▶ _Material_:
▼▼▼

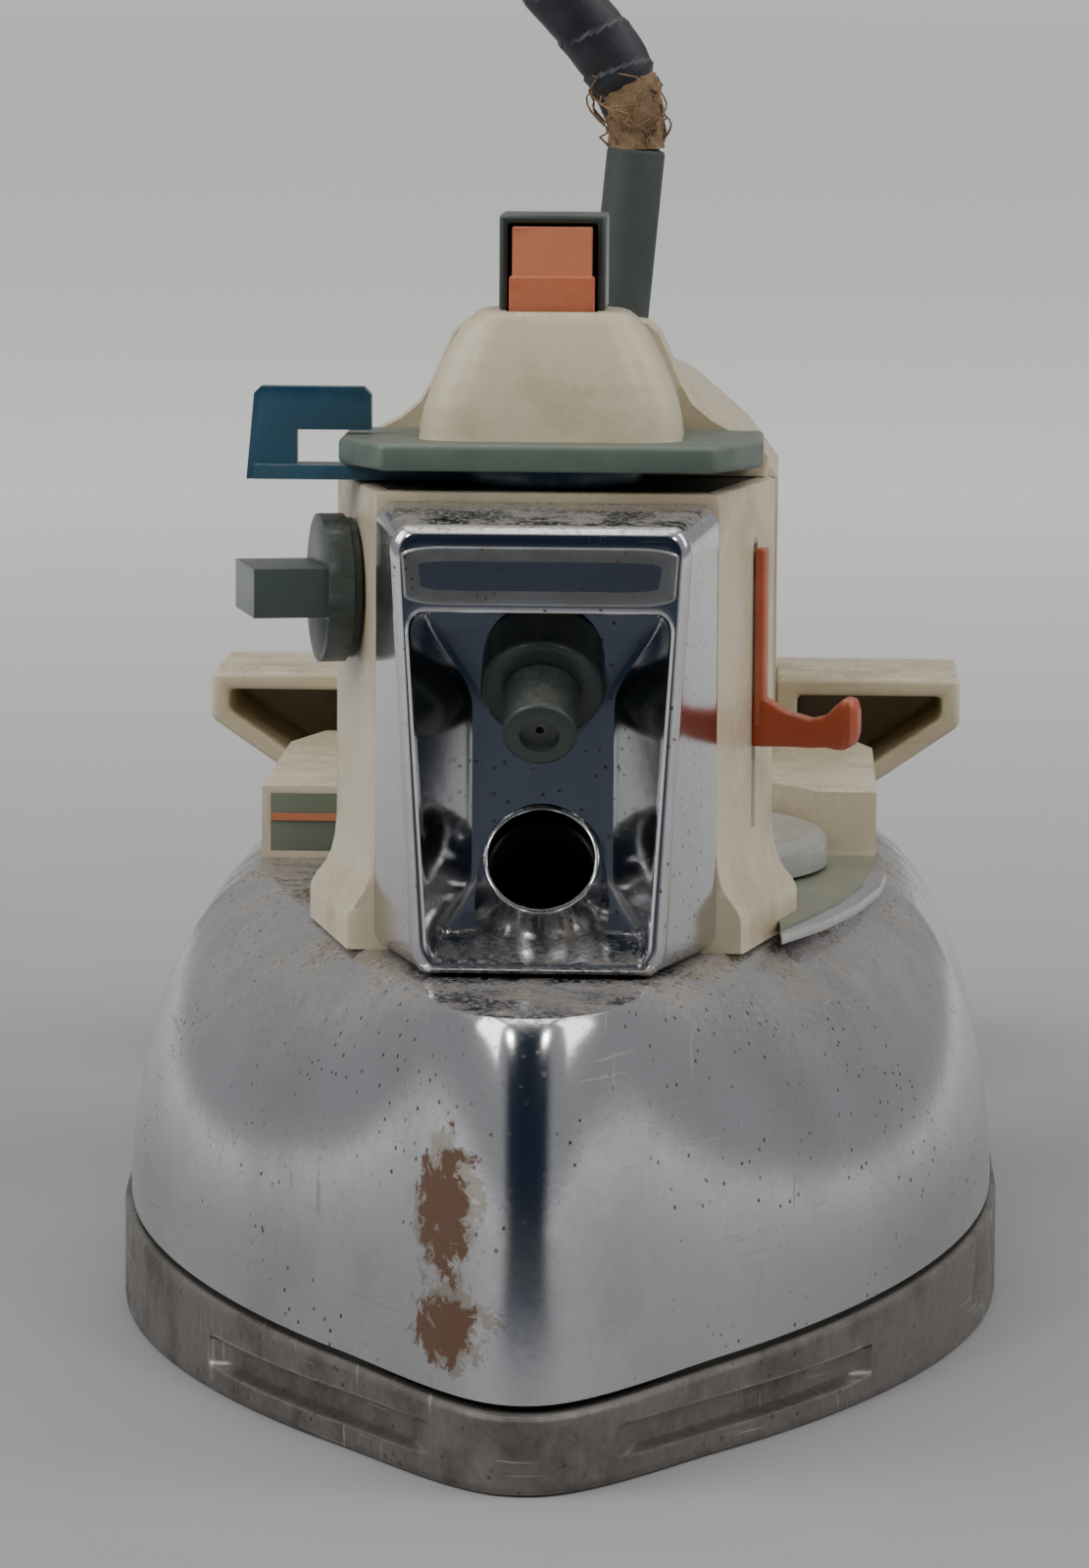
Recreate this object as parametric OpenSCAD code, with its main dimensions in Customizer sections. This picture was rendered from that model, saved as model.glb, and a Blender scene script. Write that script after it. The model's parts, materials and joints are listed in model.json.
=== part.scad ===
// Spray and steam iron: chrome hull on an aluminium soleplate, with a cream handle on a front column.
// Nose at -Y, heel at +Y, soleplate on z = 0. Modules are drawn with y counted from the nose.

/* [Overall] */
// Length from the nose to the back of the heel
length = 228; // [196:1:280]
// Width of the soleplate at its widest
width = 111; // [92:1:134]
// Height of the shell's flat deck above the table
deck_z = 52; // [50:1:60]
// Height of the top plate's upper face above the table
plate_z = 111.8; // [110:0.2:125]

/* [Soleplate] */
// Thickness of the soleplate at its widest point and behind it
sole_h = 13.4; // [12:0.2:15]
// Thickness of the soleplate at the nose
sole_nose_h = 9.2; // [8:0.2:11]
// Distance from the nose to the widest point
widest_y = 125; // [110:1:135]
// Overhang of the heel behind the soleplate
heel_overhang = 6; // [3:1:12]
// Radius of one steam vent
vent_r = 1.6; // [1:0.1:2.2]

/* [Shell] */
// Wall of the chrome shell
shell_wall = 1; // [0.8:0.1:1.4]
// Distance from the soleplate's edge to the deck's edge at the widest point
shoulder = 16; // [13:0.5:19]

/* [Filler] */
// Inner radius of the filler mouth
filler_r = 6.1; // [5:0.1:6.4]
// Wall of the filler tube
filler_wall = 0.7; // [0.6:0.1:1]
// Upward tilt of the filler mouth
filler_tilt = 30; // [26:1:34]

/* [Column] */
// Half width of the column at its front
col_front = 20; // [19:0.5:22]
// Half width of the column at its back
col_back = 26.4; // [25:0.2:28]
// Wall of the column
col_wall = 2.2; // [1.8:0.1:2.6]

/* [Pump] */
// Inner radius of the spray pump
pump_r = 5; // [4:0.1:5.6]
// Travel of the spray button
button_travel = 5; // [3:0.5:6]

/* [Controls] */
// Radius of the flow knob
knob_r = 8.85; // [8:0.05:10]
// Radius of the flow knob's shaft
shaft_r = 2.5; // [2:0.1:3]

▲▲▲

▶ _Direction_: Return the material in full, exactly as shown.

▶ _Solution to the problem_:
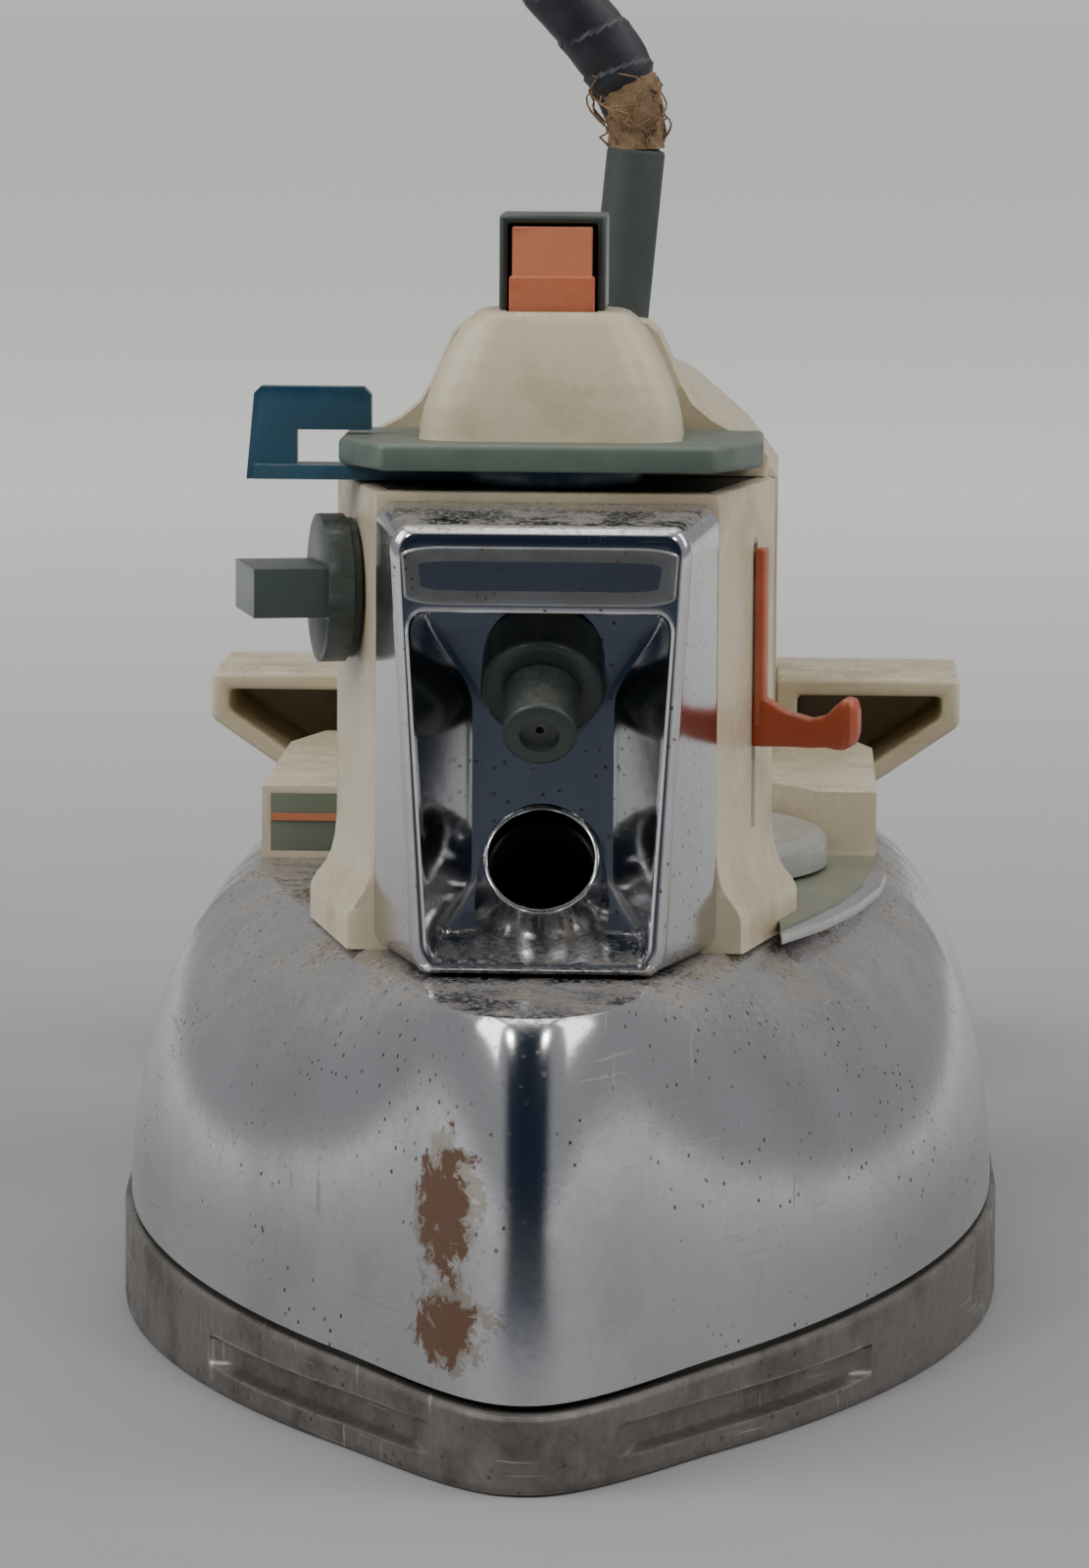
Recreate this object as parametric OpenSCAD code, with its main dimensions in Customizer sections. This picture was rendered from that model, saved as model.glb, and a Blender scene script. Write that script after it. The model's parts, materials and joints are listed in model.json.
=== part.scad ===
// Spray and steam iron: chrome hull on an aluminium soleplate, with a cream handle on a front column.
// Nose at -Y, heel at +Y, soleplate on z = 0. Modules are drawn with y counted from the nose.

/* [Overall] */
// Length from the nose to the back of the heel
length = 228; // [196:1:280]
// Width of the soleplate at its widest
width = 111; // [92:1:134]
// Height of the shell's flat deck above the table
deck_z = 52; // [50:1:60]
// Height of the top plate's upper face above the table
plate_z = 111.8; // [110:0.2:125]

/* [Soleplate] */
// Thickness of the soleplate at its widest point and behind it
sole_h = 13.4; // [12:0.2:15]
// Thickness of the soleplate at the nose
sole_nose_h = 9.2; // [8:0.2:11]
// Distance from the nose to the widest point
widest_y = 125; // [110:1:135]
// Overhang of the heel behind the soleplate
heel_overhang = 6; // [3:1:12]
// Radius of one steam vent
vent_r = 1.6; // [1:0.1:2.2]

/* [Shell] */
// Wall of the chrome shell
shell_wall = 1; // [0.8:0.1:1.4]
// Distance from the soleplate's edge to the deck's edge at the widest point
shoulder = 16; // [13:0.5:19]

/* [Filler] */
// Inner radius of the filler mouth
filler_r = 6.1; // [5:0.1:6.4]
// Wall of the filler tube
filler_wall = 0.7; // [0.6:0.1:1]
// Upward tilt of the filler mouth
filler_tilt = 30; // [26:1:34]

/* [Column] */
// Half width of the column at its front
col_front = 20; // [19:0.5:22]
// Half width of the column at its back
col_back = 26.4; // [25:0.2:28]
// Wall of the column
col_wall = 2.2; // [1.8:0.1:2.6]

/* [Pump] */
// Inner radius of the spray pump
pump_r = 5; // [4:0.1:5.6]
// Travel of the spray button
button_travel = 5; // [3:0.5:6]

/* [Controls] */
// Radius of the flow knob
knob_r = 8.85; // [8:0.05:10]
// Radius of the flow knob's shaft
shaft_r = 2.5; // [2:0.1:3]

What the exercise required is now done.